Di satu sisi, hanya ada tiga pihak yang bisa membekukan PSSI. Pertama adalah FIFA sebagai induk organisasi, dengan prasyarat jika, dan hanya jika PSSI terbukti melanggar statuta FIFA, kode displin, kode etik dan ada intervensi dari pemerintah. Kedua adalah KONI, sebagai induk olahraga di Indonesia, dengan syarat jika PSSI terbukti melanggar Undang-Undan Sistem Keolahragaan Nasional (UU SKN). Dan ketiga adalah Kemenpora, sebagai perpanjangan tangan pemerintah, dengan syarat jika PSSI ditemukan melanggar tiga Undang-Undang yang bisa jadi pintu masuk intervensi pemerintah, yakni UU SKN, UU Tenaga Kerja (menyangkut pemain dan pelatih), serta UU Perseroan Terbatas (terhadap klub anggota PSSI).

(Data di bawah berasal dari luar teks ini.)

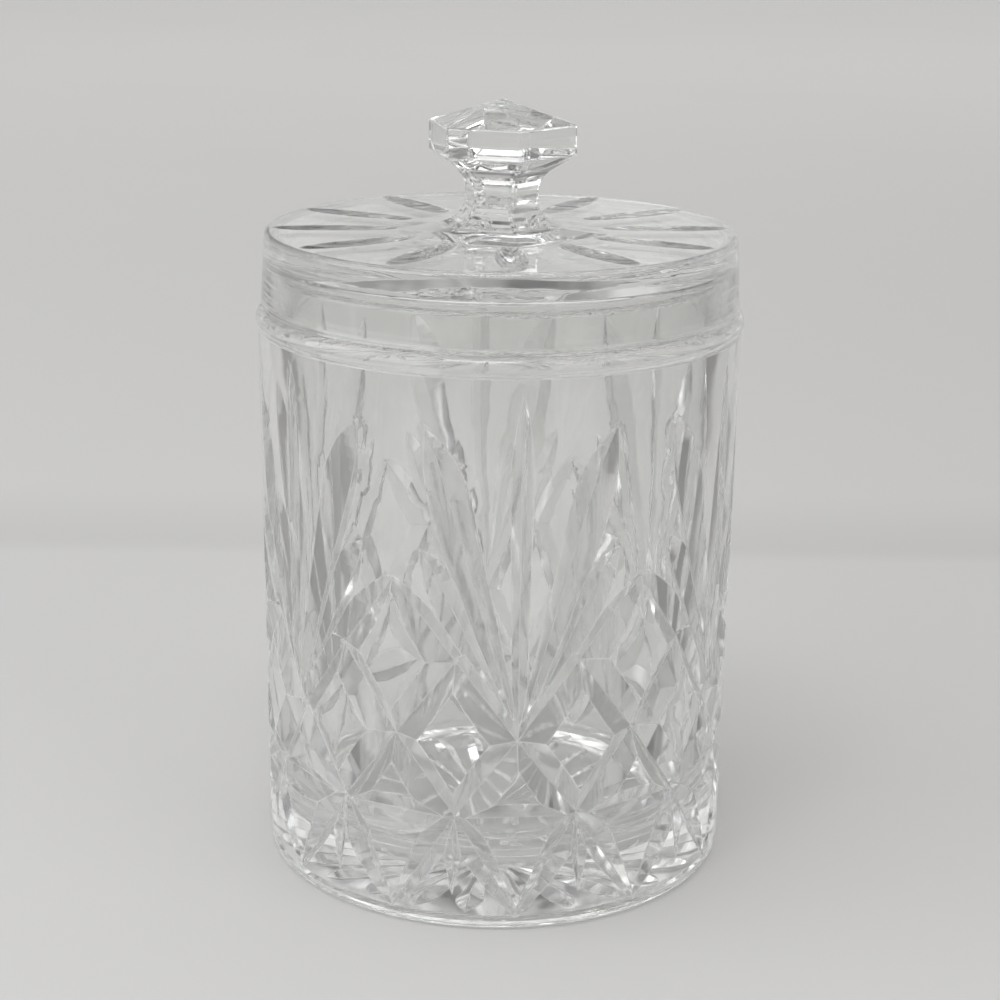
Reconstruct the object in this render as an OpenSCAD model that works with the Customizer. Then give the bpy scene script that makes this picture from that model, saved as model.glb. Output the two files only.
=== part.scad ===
// Lidded biscuit jar in pressed and cut lead crystal.
// Two pieces: the jar, and a drop-on lid made in one with its hexagonal knob.
// Both blanks are turned shapes. The cuts are then made as a glass cutter makes them:
// straight passes of a V-edged wheel for the diamonds, the arc of a large V-edged
// wheel for the leaves of the fans, and a round-edged wheel for the flutes of the lid.

/* [Jar body] */
// Diameter of the body at the table
base_d = 127; // [120:0.5:140]
// Diameter of the body just under the bead
top_d = 128.8; // [126:0.2:140]
// Height of the cut body, from the table to the bead
body_h = 147.5; // [140:0.5:175]
// Thickness of the wall at the floor
wall_t = 8.75; // [7:0.25:14]
// Thickness of the floor
floor_t = 12; // [8:0.5:20]
// Radius where the bore meets the floor
floor_round = 14; // [6:0.5:20]
// Radius of the outside edge at the table
heel_round = 2.5; // [1:0.25:4]
// Depth of the hollow under the base
foot_hollow = 1.2; // [0.5:0.1:3]
// Width of the standing ring round that hollow
foot_land = 9; // [5:0.5:16]
// Number of rays in the star cut under the base
star_rays = 24; // [12:2:28]
// Depth of the rays
star_depth = 2.1; // [1:0.1:2.4]

/* [Bead and neck] */
// Radius of the round bead that the lid rests on
bead_r = 3.1; // [2.2:0.1:3.6]
// How far the bead stands out past the body
bead_proud = 0.6; // [0.1:0.1:1.5]
// How far the neck is set in from the top of the body
neck_step = 5.1; // [4.6:0.1:7]
// Thickness of the neck
neck_t = 3.55; // [2.8:0.05:5]
// Height of the neck above the bead
neck_h = 9.6; // [6:0.2:11]
// Radius that rounds the lip of the neck
lip_round = 1.2; // [0.5:0.1:1.5]

/* [Lid] */
// Height of the lid, from the bottom of its skirt to its flat top
lid_h = 19.8; // [18:0.2:30]
// Thickness of the skirt
skirt_t = 3.8; // [3:0.1:6]
// How far the side of the lid leans in from the bottom of its skirt to its top
lid_draft = 1.3; // [0.3:0.1:3]
// Thickness of the top of the lid
lid_top_t = 7.4; // [6:0.2:8.8]
// Radius of the shoulder round the top
shoulder_round = 1.4; // [0.8:0.1:1.8]
// Radius that rounds the bottom edge of the skirt
skirt_round = 1.1; // [0.4:0.1:1.4]
// Gap between the neck and the skirt round it
neck_gap = 0.6; // [0.3:0.1:0.8]
// Gap between the bead and the bottom of the skirt
seat_gap = 0.15; // [0.1:0.05:0.3]

/* [Knob] */
// Width of the knob across its corners
knob_w = 40.6; // [34:0.2:50]
// Radius that rounds its upright corners
corner_round = 1.5; // [0.5:0.1:3]
// Height of the knob's upright faces
knob_side_h = 7.75; // [5:0.25:14]
// Height of the low pyramid on the knob
knob_crown_h = 6.1; // [3:0.1:9]
// Height of the slope under the knob
knob_under_h = 6.1; // [4:0.1:10]
// Radius that rounds the upper and lower edges of the knob
knob_round = 0.7; // [0.4:0.1:1.2]
// Width of the stem across its corners, where it is narrowest
stem_w = 20.4; // [16:0.2:24]
// Height of the stem
stem_h = 14; // [10:0.25:20]
// Width across its corners of the low spread that the stem stands on
spread_w = 58; // [46:1:62]
// Height of that spread at the stem
spread_h = 1.25; // [0.8:0.05:2]
// Angle of the first corner of the knob from the front
knob_turn = 14.5; // [0:0.5:60]

/* [Cut pattern] */
// Number of fans round the body
fans = 6; // [5:1:7]
// Angle of the middle of the first fan from the front
pattern_turn = 5.5; // [0:0.5:60]
// Full angle of the V-edged wheel
mitre_angle = 114; // [104:1:118]
// Depth of the diamond cuts
cut_depth = 3.1; // [2:0.1:3.4]
// Height of the points at the foot of the diamonds
heel_row = 5; // [4:0.5:9]
// Height of the row of crossings above them
low_row = 31; // [27:0.5:34]
// Height from that row to the next one, and to those above it
row_h = 21.2; // [18:0.2:22]
// Distance from the tip of a fan's middle leaf to the top of the body
leaf_margin = 3.5; // [2:0.5:10]
// Depth of the wide leaves of a fan
leaf_depth = 3.7; // [2:0.1:3.9]

/* [Cuts in the lid] */
// Number of flutes on the top
flutes = 12; // [8:1:14]
// Angle of the first flute from the front
flute_turn = 3.6; // [0:0.1:30]
// Length of a flute
flute_l = 33.5; // [20:0.5:34]
// Width of a flute
flute_w = 8.4; // [6:0.2:9]
// Depth of a flute
flute_depth = 1.9; // [1.2:0.1:2.4]
// Distance from the outer end of a flute to the edge of the lid
flute_margin = 2.1; // [1.9:0.1:6]

/* [Hidden] */
$fn = 180;
over = 1;                               // how far a cutter runs past what it cuts

base_r = base_d / 2;
top_r = top_d / 2;
floor_r = base_r - wall_t;
neck_r = top_r - neck_step;
mouth_r = neck_r - neck_t;
bead_sink = 0.7;                        // how deep the bead sits in the top of the body
bead_c = top_r + bead_proud - bead_r;   // radius of the middle of the bead
bead_z = body_h + bead_r - bead_sink;
lip_z = bead_z + bead_r + neck_h;

seat_z = bead_z + bead_r + seat_gap;    // bottom of the skirt
lid_z = seat_z + lid_h;                 // flat top of the lid
skirt_r = neck_r + neck_gap;            // inside of the skirt
lid_low_r = skirt_r + skirt_t;
lid_top_r = lid_low_r - lid_draft;
cavity_z = lid_z - lid_top_t;
cavity_round = 1.5;                     // radius where the skirt meets the top, inside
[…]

Efek yang kedua adalah berhentinya proses pembinaan sepak bola Indonesia. Dengan turunnya sanksi FIFA, otomatis timnas di semua kelompok umur tidak dapat mengikuti kompetisi internasional. Jelas hal ini akan merugikan pembinaan dan pengembangan timnas itu sendiri.
Sebenarnya, ada satu solusi yang bisa membawa pemerintah, dalam hal ini Kemenpora untuk ikut campur dalam membenahi sepak bola tanah air, tanpa harus intervensi terlalu jauh dan mengundang sanksi FIFA. Yakni dengan mendorong para pemilik suara (voter) untuk mengganti kepengurusan yang sekarang dengan kepengurusan yang baru, yang lebih kredibel dan dapat dipercaya melalui Kongres PSSI di tahun 2015 nanti.